The International Day to End Violence Against Sex Workers was created in 2003 in response to the trial of Gary Ridgway (a.k.a. the Green River Killer) and his brutal statements about choosing prostitutes because he could “get away with it.” Many believe that the Green River Killer did in fact get away with it in the Seattle area for over 20 years because of law enforcement’s disinterest in solving the murders of prostitutes, and society’s general acceptance of violence against sex workers.
From Annie Sprinkle's press release:
"If the victims had been teachers, nurses or secretaries or other women, I suspect--as Ridgway did-- that the killer would have been caught much sooner,” says Annie Sprinkle, Ph.D. a former prostitute and adult film star of twenty years, turned sexologist and artist. “While I personally feel that I came out of the sex industry a winner, I’m aware that there are those that aren’t as lucky as I was and are real victims of bad laws, whore-phobic hate crimes, rape and worse. It’s so important to remember those people, and to let the public know we care and we need and deserve safer working conditions.------
I think I have already noted that I am not a sex worker. But I am a supporter of civil and worker rights.

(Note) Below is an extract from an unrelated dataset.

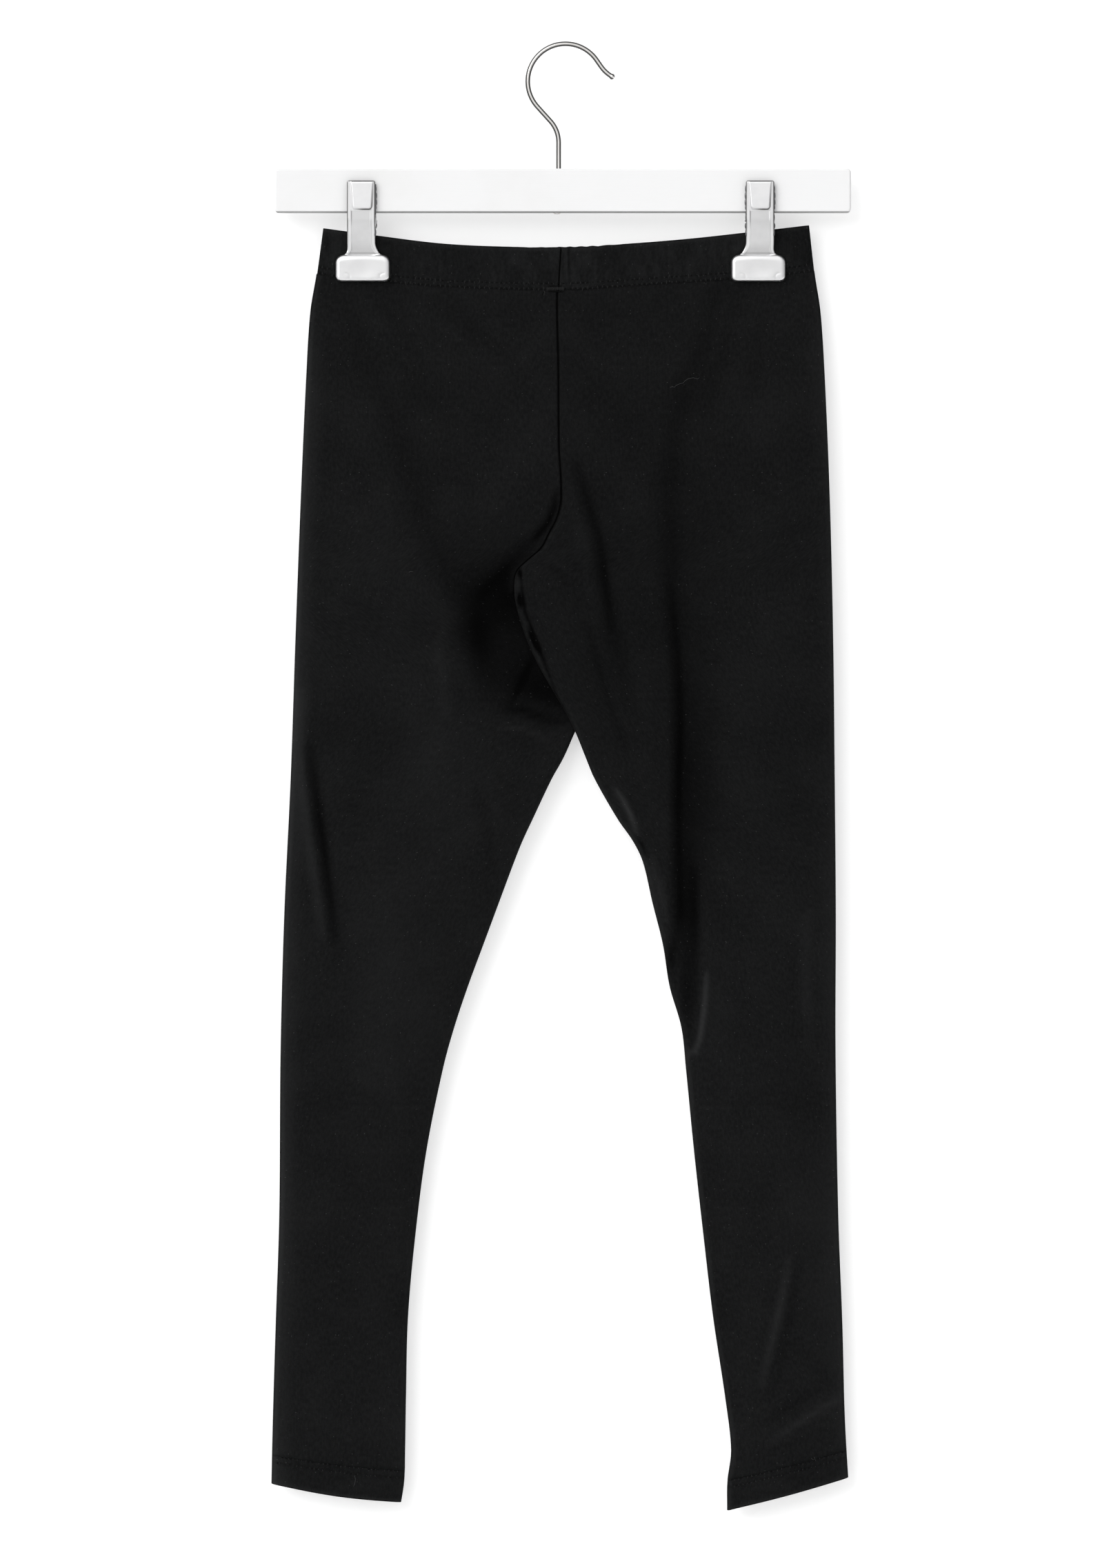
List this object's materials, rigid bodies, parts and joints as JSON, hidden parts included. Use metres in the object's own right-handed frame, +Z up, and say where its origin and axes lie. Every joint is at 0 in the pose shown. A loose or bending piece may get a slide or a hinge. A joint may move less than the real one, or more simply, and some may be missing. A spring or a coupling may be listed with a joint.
{
  "type": "leggings on a clip hanger",
  "caption": "Ankle-length jersey leggings with an elastic waistband and turned hems, hanging flat from a flat bar hanger with a wire hook and spring clips.",
  "frame": {"origin": "on the underside of the top of the hook's bow, in the middle of the wire, where a rail carries the hanger", "axes": "+Z up along the hanging length, +X to the viewer's right along the hanger bar, -Y towards the front of the leggings"},
  "size_m": [0.4223, 0.0232, 1.0705],
  "materials": {
    "jersey": "matte black cotton and elastane jersey",
    "white_paint": "white satin paint over wood",
    "bright_wire": "bright plated steel wire",
    "satin_nickel": "satin nickel-plated pressed steel"
  },
  "bodies": {
    "root": {"waistband": "jersey", "leg_left": "jersey", "leg_right": "jersey", "hem_left": "jersey", "hem_right": "jersey", "hanger_bar": "white_paint", "hook": "bright_wire", "clip_left_front_jaw": "satin_nickel", "clip_left_back_jaw": "satin_nickel", "clip_left_saddle": "satin_nickel", "clip_left_pin": "satin_nickel", "clip_right_front_jaw": "satin_nickel", "clip_right_back_jaw": "satin_nickel", "clip_right_saddle": "satin_nickel", "clip_right_pin": "satin_nickel"}
  },
  "joints": []
}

All workers deserve the right to be safe in their work. All people deserve to be seen as PEOPLE, not as labeled objects. Modern Hooker's latest post puts it out there simply and powerfully.

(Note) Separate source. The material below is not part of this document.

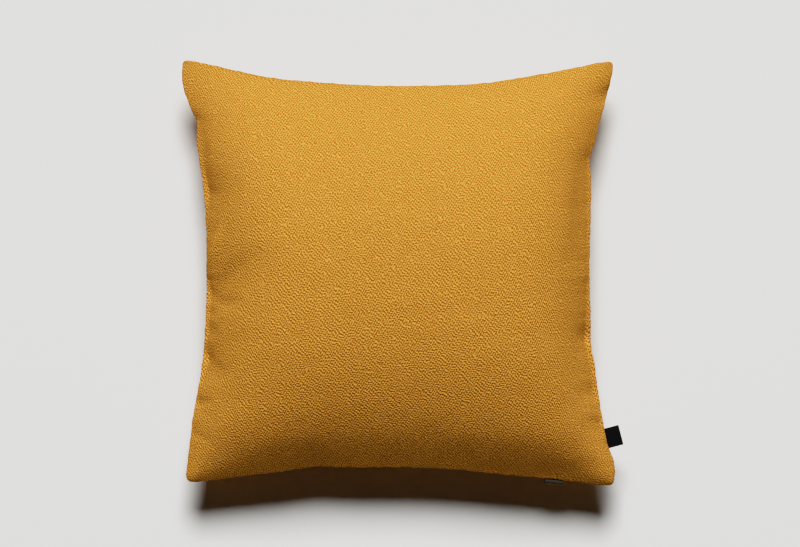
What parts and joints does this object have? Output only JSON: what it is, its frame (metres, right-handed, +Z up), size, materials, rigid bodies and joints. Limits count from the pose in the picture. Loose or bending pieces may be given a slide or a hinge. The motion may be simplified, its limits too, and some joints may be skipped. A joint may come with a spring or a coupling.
{
  "type": "square cushion",
  "caption": "Filled square cushion in mustard crepe cloth, with knife-edge seams drawn in between blunt corners and a small folded label in the side seam.",
  "frame": {"origin": "on the surface that the cushion lies on, at the middle of the flat patch pressed into its back", "axes": "+Z up out of the face, +Y towards the top edge, +X towards the edge that carries the side label"},
  "size_m": [0.5017, 0.4869, 0.15],
  "materials": {
    "cover_cloth": "matt mustard crepe weave with a pebbled face",
    "side_label_weave": "fine black label weave, bare",
    "seam_tab_weave": "soft grey tape weave, bare"
  },
  "bodies": {
    "root": {"cushion": "cover_cloth", "side_label": "side_label_weave", "seam_tab": "seam_tab_weave"}
  },
  "joints": []
}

As a non-sex worker, what can you do? Become aware of those things around you (and maybe in you) that contribute to the marginalization and dehumanization of sex workers - or heck, anybody else! Here are just two suggestions from SWOP's printed handout for allies:
Watch Your Language. Cracking jokes or using derogatory terms such as "hooker", "whore", "slut", or "ho" is not acceptable. While some sex workers have "taken back" these words and use them among themselves, they are usually used to demean sex workers when spoken by outsiders.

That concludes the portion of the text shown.